I wasn’t sure I’d find anything like the boat behind me — a replica of a hundred-foot fishing schooner, similar to a very famous one from Canada — but I lucked out in the end.  While I was wikiwalking today, you see, I was reminded of what some claim is the most famous ship in Canadian history, one most of us take for granted every day because it’s in our pockets, and we see it so damned often that we “forget” about it.  But never, never completely ….

The 1920s were the last great days of the wind-driven North Atlantic fishing fleets, including out of Lunenburg, Nova Scotia.  In 1921, the schooner Bluenose was launched, in part to participate in the dory-fishing trade on the Grand Banks, but also to get revenge on the Americans for winning a schooner race sponsored by a newspaper.  She could work hard — she carried eight dories, which would be launched up to four times a day when she was active during the fishing season — but she was designed as much for speed, with a very unique profile in the water.

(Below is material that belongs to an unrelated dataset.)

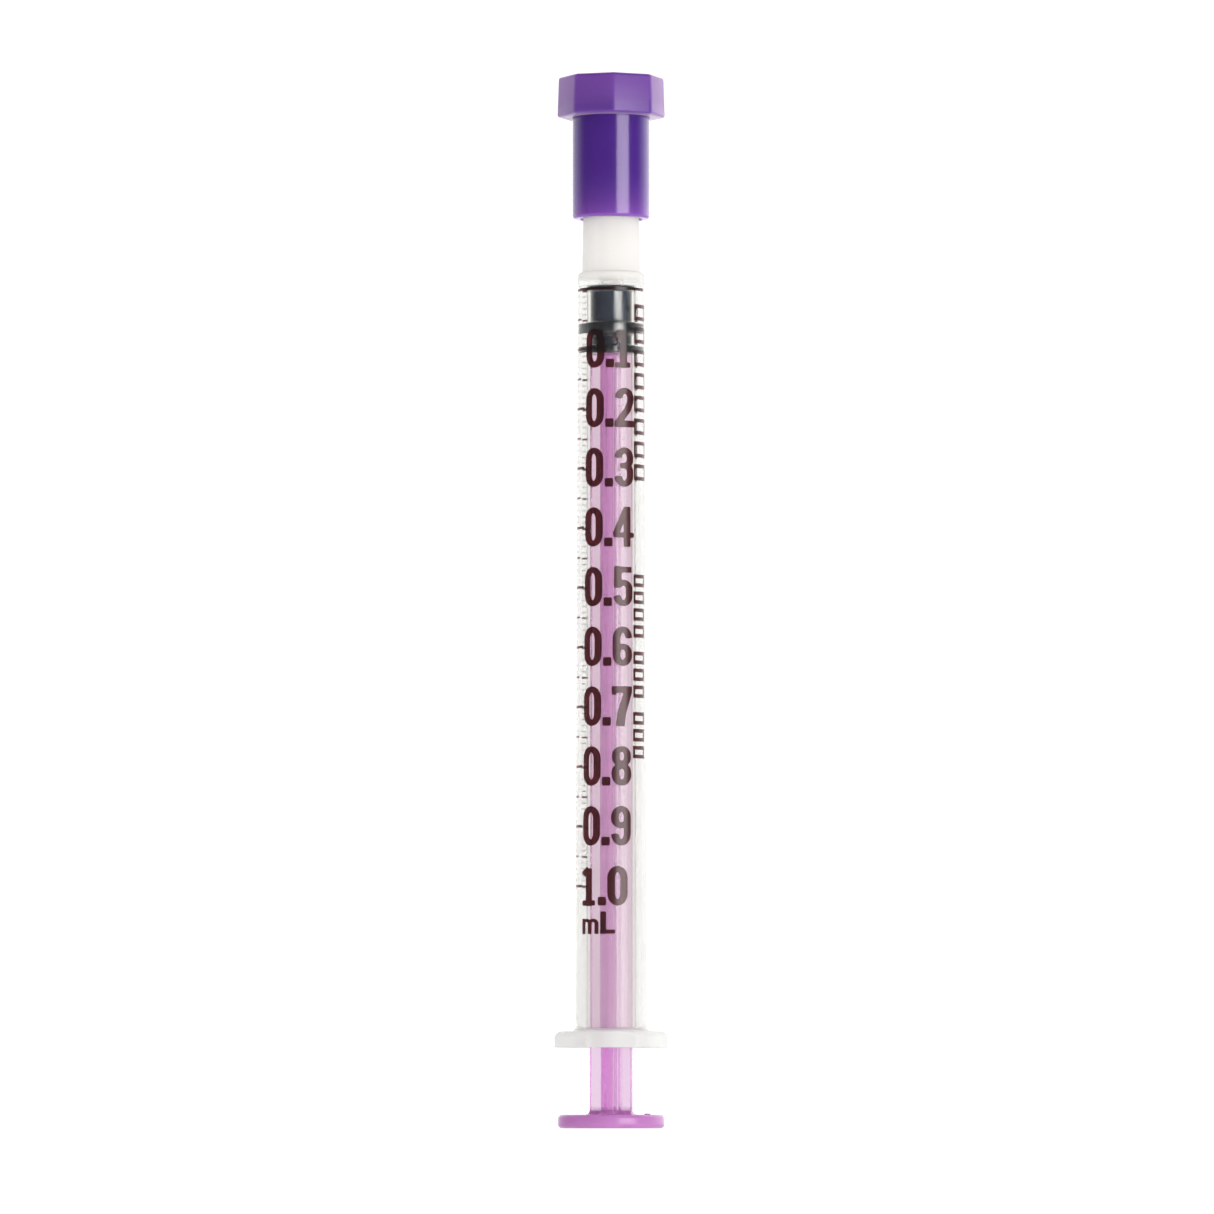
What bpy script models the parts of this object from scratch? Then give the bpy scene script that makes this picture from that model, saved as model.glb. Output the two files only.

The Bluenose handily won the right to represent Canada in the 1921 International Fisherman’s Trophy, and proceeded to take apart the American Elsie in October to win the Cup.  She and her captain, Angus Walters, defended the Cup in 1922 against the Henry S. Ford.  The 1923 race ended in controversy, and another wasn’t held for years.

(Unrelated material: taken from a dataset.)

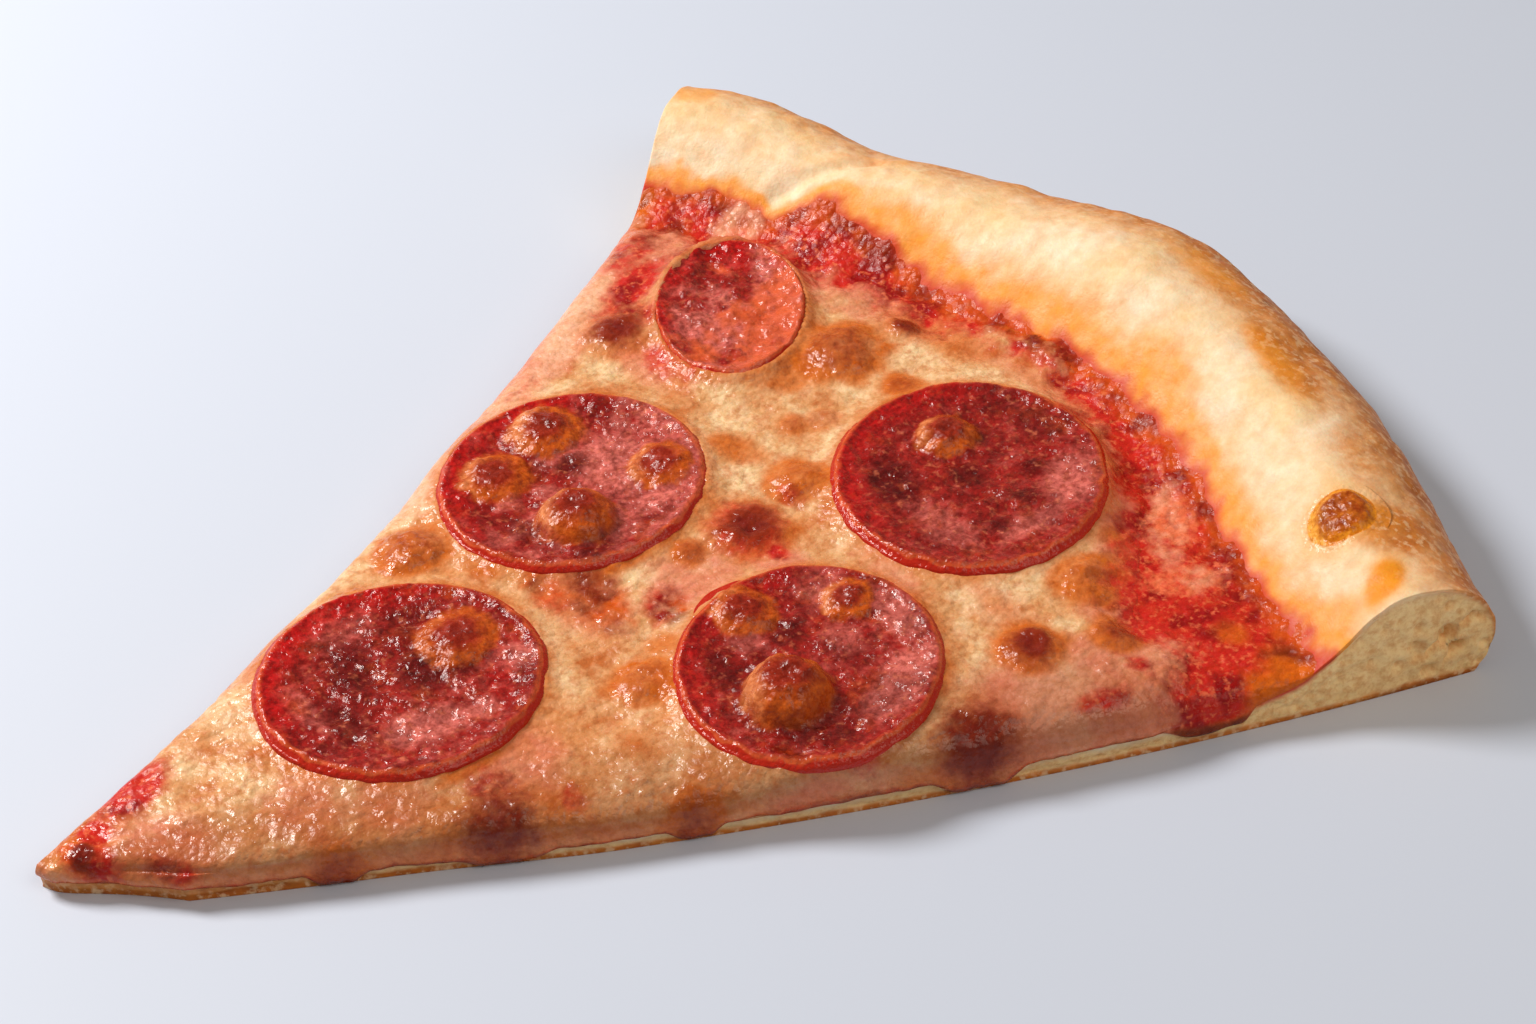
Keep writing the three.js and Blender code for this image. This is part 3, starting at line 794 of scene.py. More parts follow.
# pale milky cheese: some of these patches are painted highlight where the cheese catches the light, the rest
# cheese film and strands
glareAndMilkZones = [
    (-38, 107, 4, 12, 25, 0.55), (-31, 84, 5, 9, 25, 0.8), (-45, 121, 4, 8, 25, 0.8),
    (-44, 140, 1.6, 7, 25, 1.0), (-8, 18, 1.6, 8, 15, 0.8), (63, 122, 7, 6, -20, 0.5),
    (46, 160, 7, 4, -35, 0.7), (56, 152, 4, 7, -30, 0.6), (-14, 44, 3, 8, 20, 0.4),
    (-52, 128, 4, 8, 25, 0.7), (44, 128, 5, 4, -20, 0.4), (5, 111, 2, 4, 20, 0.5),
]
grainyZones = [  # where the cheese is broken up into fine grains
    (3, 88, 14, 7, -10, 1.0), (-45, 136, 7, 12, 30, 0.9), (56, 136, 10, 12, -20, 1.0),
    (5, 112, 10, 7, 0, 0.8), (-12, 30, 8, 20, 20, 0.7), (33, 160, 16, 6, -20, 0.8),
    (-12, 75, 8, 5, 0, 0.7), (16, 98, 6, 6, 0, 0.6),
]
darkSpot = (0.4, 11.4, 1.9)  # x, y and radius of the burnt spot at the tip


def toppingPaintGroup():
    c, patch = {**cheeseColours, **sauceColours}, toppingBlotches
    labels = ("Pink", "Amber", "Brown", "Red", "Oil", "Deep", "Pale", "Shade")
    group, given, out = paintGroup("toppingPaint", *labels)
    wide = noiseIn(group, 8.0, 4.0, 0.6)
    colour = paint(group, c["tan"], c["base"], spreadRange(group, wide, 0.34, 0.46))
    colour = paint(group, colour, c["pale"], spreadRange(group, wide, 0.48, 0.6))
    colour = flecks(group, colour, c["tan"], 1.9, 4.0, 0.5, 0.66, 0.55, roughness=0.65)
    # milk: pale cheese film, partly painted highlight
    for name, mask in (("pink", "Pink"), ("milkAndGlare", "Pale"), ("amber", "Amber")):
        colour = blotches(group, colour, c[name], given[mask], *patch[name])
    sauce = blotches(group, c["red"], c["deep"], given["Deep"], *patch["deep"])
    sauce = blotches(group, sauce, c["orange"], given["Pale"], *patch["orange"])
    sauce = flecks(group, sauce, c["orange"], 1.0, 3.0, 0.54, 0.68, 0.75)
    oil = blotches(group, c["oil"], c["ember"], given["Deep"], *patch["ember"])
    sauce = blotches(group, sauce, oil, given["Oil"], *patch["oil"])
    colour = blotches(group, colour, sauce, given["Red"], *patch["sauce"])
    for name in ("brown", "dark"):
        colour = blotches(group, colour, c[name], given["Brown"], *patch[name])
    colour = speckle(group, colour, 1.1, (0.9, 0.8, 0.66, 1), 1.08)
    # painted shade beside the right cut
    colour = paint(group, colour, rightShade, given["Shade"], "MULTIPLY")
    group.links.new(colour, out["Color"])
    return group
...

The ship continued mostly successful in racing, and represented Nova Scotia in 1935 for the Silver Jubilee of His Majesty King George V; but her paying days as a fishing boat were ending.  Motor trawlers started taking over the trade from the dorymen in the 1930s; that and the Great Depression hit the wind-driven fishers hard.  The Bluenose‘s greatest racing challenger was at hand, though — Gloucester’s Gertrude L. Thebaud.  The Thebaud defeated her in a challenge cup in 1930; but the Bluenose had the better of the American boat in the International Fisherman’s Trophy, defeating her twice — and ending with the trophy in her possession in 1938.  That was the end for her, though; her masts were removed afterward by new owners, who moved her to the Caribbean in 1942 and turned this beauty into a diesel-powered coastal freighter.  She ran aground off Haiti in 1946, was abandoned, and broke up on the reef.

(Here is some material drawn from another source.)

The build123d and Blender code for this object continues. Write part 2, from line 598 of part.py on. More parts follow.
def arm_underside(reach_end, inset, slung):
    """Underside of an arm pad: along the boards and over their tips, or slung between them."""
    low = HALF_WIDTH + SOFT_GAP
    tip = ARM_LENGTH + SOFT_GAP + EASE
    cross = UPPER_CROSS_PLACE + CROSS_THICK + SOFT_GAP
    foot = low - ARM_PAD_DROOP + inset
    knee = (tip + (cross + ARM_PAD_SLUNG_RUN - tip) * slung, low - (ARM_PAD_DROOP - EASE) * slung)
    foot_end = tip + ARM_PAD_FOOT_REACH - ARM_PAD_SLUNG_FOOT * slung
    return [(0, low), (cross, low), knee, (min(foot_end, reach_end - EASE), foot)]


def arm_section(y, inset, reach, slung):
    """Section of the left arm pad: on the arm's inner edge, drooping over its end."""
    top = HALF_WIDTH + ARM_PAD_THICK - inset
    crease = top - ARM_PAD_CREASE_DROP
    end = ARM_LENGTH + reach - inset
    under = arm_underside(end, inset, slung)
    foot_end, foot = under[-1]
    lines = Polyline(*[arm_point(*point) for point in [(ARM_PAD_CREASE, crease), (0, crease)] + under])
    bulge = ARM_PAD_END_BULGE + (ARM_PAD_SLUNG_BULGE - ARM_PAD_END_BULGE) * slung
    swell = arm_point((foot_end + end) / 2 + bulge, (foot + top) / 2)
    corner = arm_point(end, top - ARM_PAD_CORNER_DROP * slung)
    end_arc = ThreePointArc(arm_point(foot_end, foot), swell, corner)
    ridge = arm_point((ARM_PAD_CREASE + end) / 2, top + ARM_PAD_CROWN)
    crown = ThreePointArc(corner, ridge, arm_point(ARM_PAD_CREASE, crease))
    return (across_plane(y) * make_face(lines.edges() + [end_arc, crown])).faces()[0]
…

The Bluenose has never been forgotten by Canada, though.  At the height of her fame, the schooner was placed on the reverse of Canada’s dime coin, where she has sailed ever since.  Even before that, she was commemorated on one of Canada’s most famous stamps; and again in 1988, on a stamp honouring Angus Walters, her long-time captain.  And a replica, Bluenose II, built from her original plans, sails the waters out of Lunenburg to this day as a living museum and “ambassador” of Nova Scotia.